Nigeria’s decades-old program to boost wheat production and reduce imports worth more than $4 billion a year has faltered with farmers cutting output because of soaring input costs, leaving foreign suppliers to meet rising domestic demand, officials and farmers’ groups said.
The latest harvest is coming in slowly and output will drop in the current season, Zakari Turaki, head of cereals research at the Lake Chad Research Institute, based in the northeastern city of Maiduguri, said in a phone interview.
Many farmers say that the government of President Muhammadu Buhari, which took office in 2015, suspended a program to support strategic crops, including wheat subsidies, causing many of them to abandon the grain.
“The problem is that farm inputs, like seeds, are not subsidized and the poor farmer cannot afford to buy it,” said Mala Kachalla, a wheat farmer who spoke by phone from the northern city of Zaria. “Some of our farmers imported winter seeds as they’re cheaper. Unfortunately, this type doesn’t grow in this part of the world, because here we grow spring wheat.”
Nigeria produced an average of 80,000 tons of wheat a year for decades until the introduction of a new variety in the 2012-13 season that tripled the average yield as more areas were cultivated, according to the Lake Chad Institute.
Output fell sharply to 60,000 metric tons in the 2016-17 season after reaching a peak of 350,000 tons in 2013-14, according to Turaki, with farmers also hurt by the Boko Haram Islamist insurgency in some of the growing regions. He sees a further production decline in the current season to 50,000 tons.
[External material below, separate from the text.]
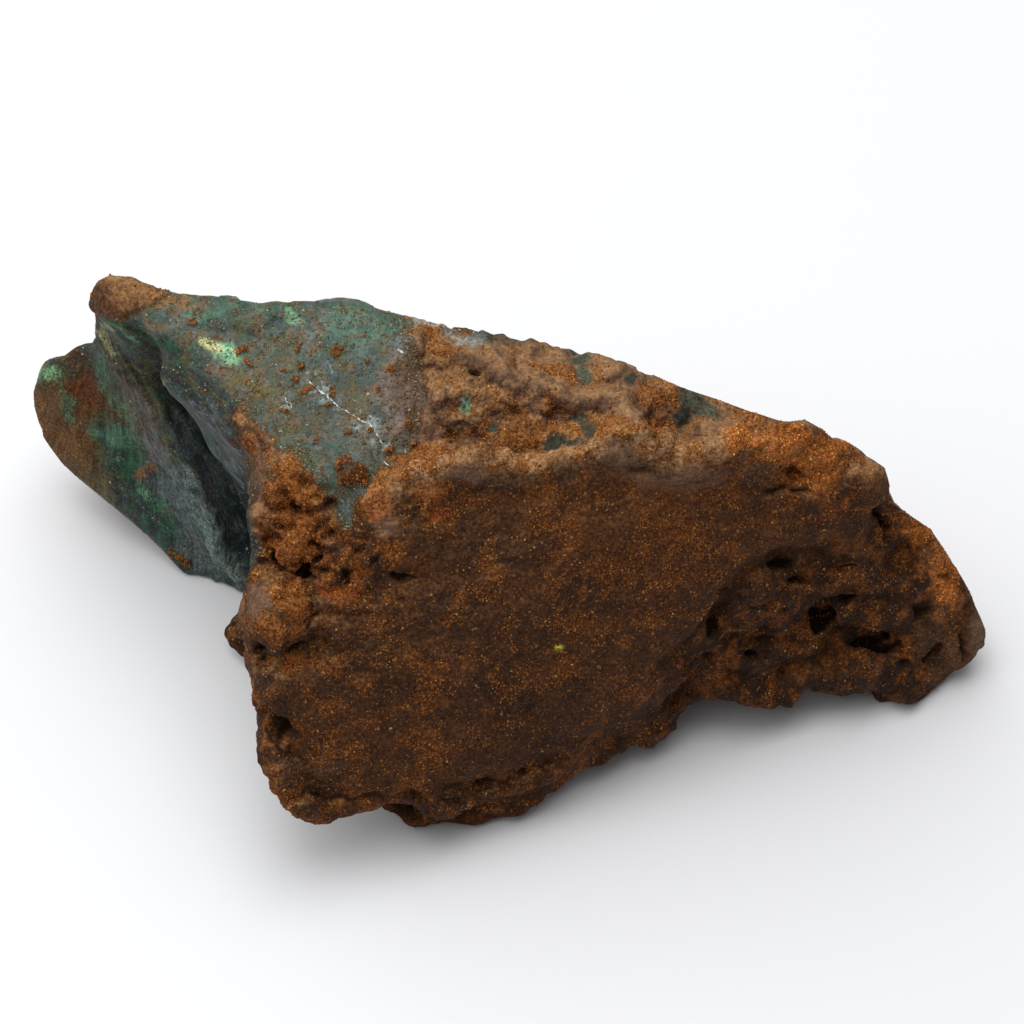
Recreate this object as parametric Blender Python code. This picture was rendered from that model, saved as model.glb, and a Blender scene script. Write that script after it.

In contrast, Nigeria’s wheat imports, which reached 4.6 million tons in 2017, are expected to expand by 9 percent to 5 million tons next year and double from that by 2030, according to the U.S. Department of Agriculture, as demand surges for wheat-based foods such as pizza, pasta and bread. The West African nation estimates it spends $4 billion to $5 billion annually on wheat imports.